>> Begin MATERIAL SUPPLIED

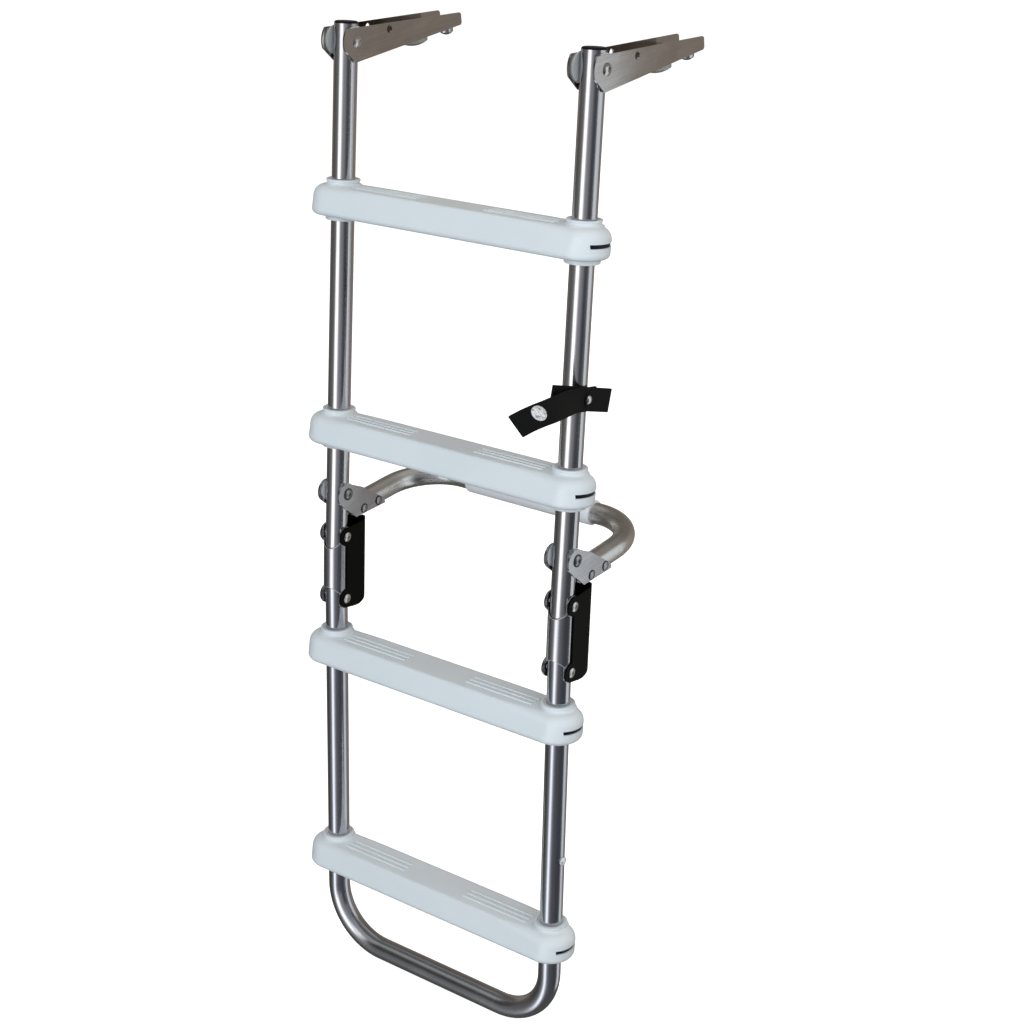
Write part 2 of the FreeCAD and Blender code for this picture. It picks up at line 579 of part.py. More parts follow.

>> End MATERIAL SUPPLIED
>> Begin MATERIAL SUPPLIED

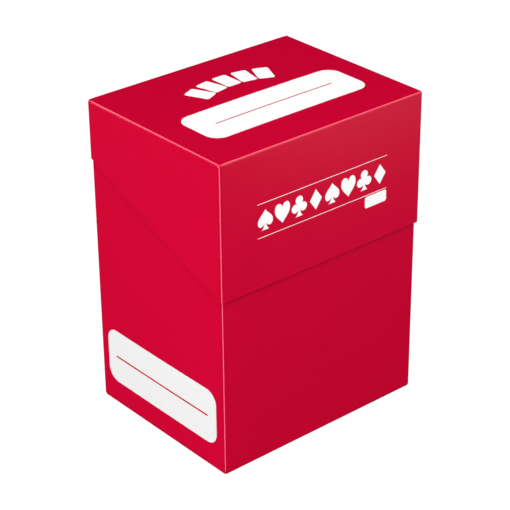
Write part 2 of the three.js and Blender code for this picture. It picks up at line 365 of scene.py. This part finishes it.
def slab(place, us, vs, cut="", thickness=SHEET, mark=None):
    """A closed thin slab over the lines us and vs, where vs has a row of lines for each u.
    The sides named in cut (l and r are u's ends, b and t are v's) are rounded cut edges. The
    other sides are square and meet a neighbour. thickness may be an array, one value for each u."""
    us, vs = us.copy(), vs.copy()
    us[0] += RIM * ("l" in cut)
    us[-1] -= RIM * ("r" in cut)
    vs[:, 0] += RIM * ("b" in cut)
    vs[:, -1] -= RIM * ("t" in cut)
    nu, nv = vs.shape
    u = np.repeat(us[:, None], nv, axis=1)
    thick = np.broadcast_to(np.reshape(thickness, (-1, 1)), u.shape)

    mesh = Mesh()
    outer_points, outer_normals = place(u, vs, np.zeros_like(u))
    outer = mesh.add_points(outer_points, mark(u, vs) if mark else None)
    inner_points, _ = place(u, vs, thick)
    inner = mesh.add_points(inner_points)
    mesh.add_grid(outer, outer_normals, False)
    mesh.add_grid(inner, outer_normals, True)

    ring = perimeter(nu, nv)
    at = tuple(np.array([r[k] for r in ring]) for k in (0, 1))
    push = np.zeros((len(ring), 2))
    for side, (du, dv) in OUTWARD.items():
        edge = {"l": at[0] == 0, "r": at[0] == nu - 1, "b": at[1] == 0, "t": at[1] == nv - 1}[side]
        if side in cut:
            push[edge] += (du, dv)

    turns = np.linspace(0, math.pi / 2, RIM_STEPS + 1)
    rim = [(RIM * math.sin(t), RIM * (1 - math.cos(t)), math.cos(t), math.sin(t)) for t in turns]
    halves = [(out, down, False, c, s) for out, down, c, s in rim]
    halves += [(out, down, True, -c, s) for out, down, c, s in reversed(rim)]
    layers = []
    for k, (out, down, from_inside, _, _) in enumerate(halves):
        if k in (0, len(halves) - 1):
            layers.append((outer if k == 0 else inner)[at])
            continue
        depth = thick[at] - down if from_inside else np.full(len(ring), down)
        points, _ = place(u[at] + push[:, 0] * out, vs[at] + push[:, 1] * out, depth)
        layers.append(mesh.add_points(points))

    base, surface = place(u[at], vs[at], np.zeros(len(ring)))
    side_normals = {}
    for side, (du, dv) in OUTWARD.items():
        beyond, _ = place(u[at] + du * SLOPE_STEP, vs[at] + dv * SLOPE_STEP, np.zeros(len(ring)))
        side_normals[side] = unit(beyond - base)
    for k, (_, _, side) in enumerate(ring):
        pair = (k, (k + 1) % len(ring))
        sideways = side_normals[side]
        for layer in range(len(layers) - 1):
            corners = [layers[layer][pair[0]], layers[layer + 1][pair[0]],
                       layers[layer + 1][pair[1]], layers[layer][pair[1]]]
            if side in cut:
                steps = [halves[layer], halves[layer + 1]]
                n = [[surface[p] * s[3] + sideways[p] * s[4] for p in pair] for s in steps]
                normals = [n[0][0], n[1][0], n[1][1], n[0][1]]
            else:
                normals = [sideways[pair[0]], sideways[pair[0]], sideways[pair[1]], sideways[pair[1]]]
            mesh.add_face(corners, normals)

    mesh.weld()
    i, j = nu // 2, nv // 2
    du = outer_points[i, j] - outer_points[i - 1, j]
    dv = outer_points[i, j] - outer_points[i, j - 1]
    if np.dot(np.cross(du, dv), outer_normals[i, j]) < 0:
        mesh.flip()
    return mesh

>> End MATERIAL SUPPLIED
>> Begin MATERIAL SUPPLIED

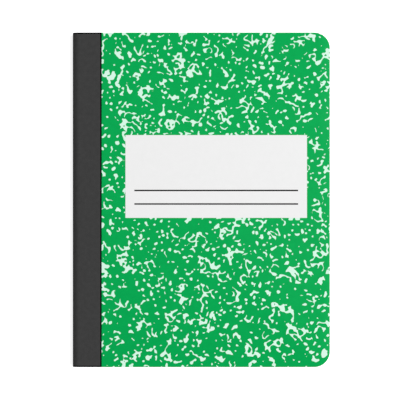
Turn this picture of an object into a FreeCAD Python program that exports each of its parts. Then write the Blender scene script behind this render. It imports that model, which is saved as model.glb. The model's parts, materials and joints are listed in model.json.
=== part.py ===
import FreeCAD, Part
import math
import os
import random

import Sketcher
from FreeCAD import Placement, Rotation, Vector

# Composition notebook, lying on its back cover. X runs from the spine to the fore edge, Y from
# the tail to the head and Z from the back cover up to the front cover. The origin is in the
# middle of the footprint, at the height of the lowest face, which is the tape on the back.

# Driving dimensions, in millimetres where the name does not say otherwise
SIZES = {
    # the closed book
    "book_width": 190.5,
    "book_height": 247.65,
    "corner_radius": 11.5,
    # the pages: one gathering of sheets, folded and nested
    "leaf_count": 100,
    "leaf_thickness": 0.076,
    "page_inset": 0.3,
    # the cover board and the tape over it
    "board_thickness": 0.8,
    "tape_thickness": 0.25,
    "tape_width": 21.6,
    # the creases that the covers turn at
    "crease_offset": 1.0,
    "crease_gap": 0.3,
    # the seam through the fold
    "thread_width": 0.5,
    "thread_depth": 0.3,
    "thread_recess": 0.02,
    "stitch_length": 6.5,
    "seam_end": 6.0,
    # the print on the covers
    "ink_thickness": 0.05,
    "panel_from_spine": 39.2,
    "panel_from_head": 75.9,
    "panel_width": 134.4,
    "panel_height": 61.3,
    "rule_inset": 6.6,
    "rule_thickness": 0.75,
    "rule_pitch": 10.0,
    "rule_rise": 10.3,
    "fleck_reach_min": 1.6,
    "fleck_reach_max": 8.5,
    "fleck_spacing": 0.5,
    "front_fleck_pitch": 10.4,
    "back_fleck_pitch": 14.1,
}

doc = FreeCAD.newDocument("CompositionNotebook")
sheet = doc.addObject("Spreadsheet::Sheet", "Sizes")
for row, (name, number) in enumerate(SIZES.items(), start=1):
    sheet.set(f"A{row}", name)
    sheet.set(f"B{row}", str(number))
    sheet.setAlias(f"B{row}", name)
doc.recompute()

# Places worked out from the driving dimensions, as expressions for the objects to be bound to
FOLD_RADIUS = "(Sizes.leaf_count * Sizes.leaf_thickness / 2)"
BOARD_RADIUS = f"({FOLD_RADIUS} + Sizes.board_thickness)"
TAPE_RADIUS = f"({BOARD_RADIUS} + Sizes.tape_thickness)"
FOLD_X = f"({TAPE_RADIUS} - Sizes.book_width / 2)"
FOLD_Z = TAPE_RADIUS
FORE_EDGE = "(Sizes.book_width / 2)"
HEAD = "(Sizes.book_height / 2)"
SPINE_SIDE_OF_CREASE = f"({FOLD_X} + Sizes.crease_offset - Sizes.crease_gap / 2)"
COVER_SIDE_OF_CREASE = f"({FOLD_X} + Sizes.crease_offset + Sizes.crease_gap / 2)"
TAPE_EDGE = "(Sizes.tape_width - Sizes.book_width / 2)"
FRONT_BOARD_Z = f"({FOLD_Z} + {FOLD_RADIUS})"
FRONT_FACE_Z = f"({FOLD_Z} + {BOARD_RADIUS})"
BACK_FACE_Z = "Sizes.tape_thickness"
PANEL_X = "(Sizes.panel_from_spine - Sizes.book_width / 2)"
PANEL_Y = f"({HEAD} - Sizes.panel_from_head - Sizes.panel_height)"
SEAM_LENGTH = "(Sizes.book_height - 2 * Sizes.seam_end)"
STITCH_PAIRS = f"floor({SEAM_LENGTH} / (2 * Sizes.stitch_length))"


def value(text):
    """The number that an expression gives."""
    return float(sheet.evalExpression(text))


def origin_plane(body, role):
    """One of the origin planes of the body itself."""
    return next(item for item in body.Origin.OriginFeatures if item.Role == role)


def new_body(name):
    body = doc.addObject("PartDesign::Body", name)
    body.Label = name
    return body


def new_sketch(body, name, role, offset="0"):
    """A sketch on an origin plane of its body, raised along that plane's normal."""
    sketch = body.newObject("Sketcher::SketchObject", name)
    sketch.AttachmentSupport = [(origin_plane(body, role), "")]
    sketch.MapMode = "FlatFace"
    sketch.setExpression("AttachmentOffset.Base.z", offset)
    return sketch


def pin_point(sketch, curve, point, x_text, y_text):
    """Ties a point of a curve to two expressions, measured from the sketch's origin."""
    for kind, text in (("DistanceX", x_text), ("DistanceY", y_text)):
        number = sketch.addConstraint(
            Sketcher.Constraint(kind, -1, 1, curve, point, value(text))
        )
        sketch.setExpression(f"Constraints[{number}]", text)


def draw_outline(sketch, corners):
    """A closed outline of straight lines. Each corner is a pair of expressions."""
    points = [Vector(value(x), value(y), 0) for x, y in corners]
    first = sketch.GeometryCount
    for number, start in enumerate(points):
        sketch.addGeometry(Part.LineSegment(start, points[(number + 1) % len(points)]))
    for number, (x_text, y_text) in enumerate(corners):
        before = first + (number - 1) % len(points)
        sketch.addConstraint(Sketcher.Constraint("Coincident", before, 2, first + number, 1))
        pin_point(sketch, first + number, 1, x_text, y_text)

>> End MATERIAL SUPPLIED

## TASK
Nothing beyond the required lines should be retyped: start with the line that contains "Write part 2 of the three.js" and finish with the line that contains "layers.append(mesh.add_points(points))".

## RESULT FOR THIS TASK
Write part 2 of the three.js and Blender code for this picture. It picks up at line 365 of scene.py. This part finishes it.
def slab(place, us, vs, cut="", thickness=SHEET, mark=None):
    """A closed thin slab over the lines us and vs, where vs has a row of lines for each u.
    The sides named in cut (l and r are u's ends, b and t are v's) are rounded cut edges. The
    other sides are square and meet a neighbour. thickness may be an array, one value for each u."""
    us, vs = us.copy(), vs.copy()
    us[0] += RIM * ("l" in cut)
    us[-1] -= RIM * ("r" in cut)
    vs[:, 0] += RIM * ("b" in cut)
    vs[:, -1] -= RIM * ("t" in cut)
    nu, nv = vs.shape
    u = np.repeat(us[:, None], nv, axis=1)
    thick = np.broadcast_to(np.reshape(thickness, (-1, 1)), u.shape)

    mesh = Mesh()
    outer_points, outer_normals = place(u, vs, np.zeros_like(u))
    outer = mesh.add_points(outer_points, mark(u, vs) if mark else None)
    inner_points, _ = place(u, vs, thick)
    inner = mesh.add_points(inner_points)
    mesh.add_grid(outer, outer_normals, False)
    mesh.add_grid(inner, outer_normals, True)

    ring = perimeter(nu, nv)
    at = tuple(np.array([r[k] for r in ring]) for k in (0, 1))
    push = np.zeros((len(ring), 2))
    for side, (du, dv) in OUTWARD.items():
        edge = {"l": at[0] == 0, "r": at[0] == nu - 1, "b": at[1] == 0, "t": at[1] == nv - 1}[side]
        if side in cut:
            push[edge] += (du, dv)

    turns = np.linspace(0, math.pi / 2, RIM_STEPS + 1)
    rim = [(RIM * math.sin(t), RIM * (1 - math.cos(t)), math.cos(t), math.sin(t)) for t in turns]
    halves = [(out, down, False, c, s) for out, down, c, s in rim]
    halves += [(out, down, True, -c, s) for out, down, c, s in reversed(rim)]
    layers = []
    for k, (out, down, from_inside, _, _) in enumerate(halves):
        if k in (0, len(halves) - 1):
            layers.append((outer if k == 0 else inner)[at])
            continue
        depth = thick[at] - down if from_inside else np.full(len(ring), down)
        points, _ = place(u[at] + push[:, 0] * out, vs[at] + push[:, 1] * out, depth)
        layers.append(mesh.add_points(points))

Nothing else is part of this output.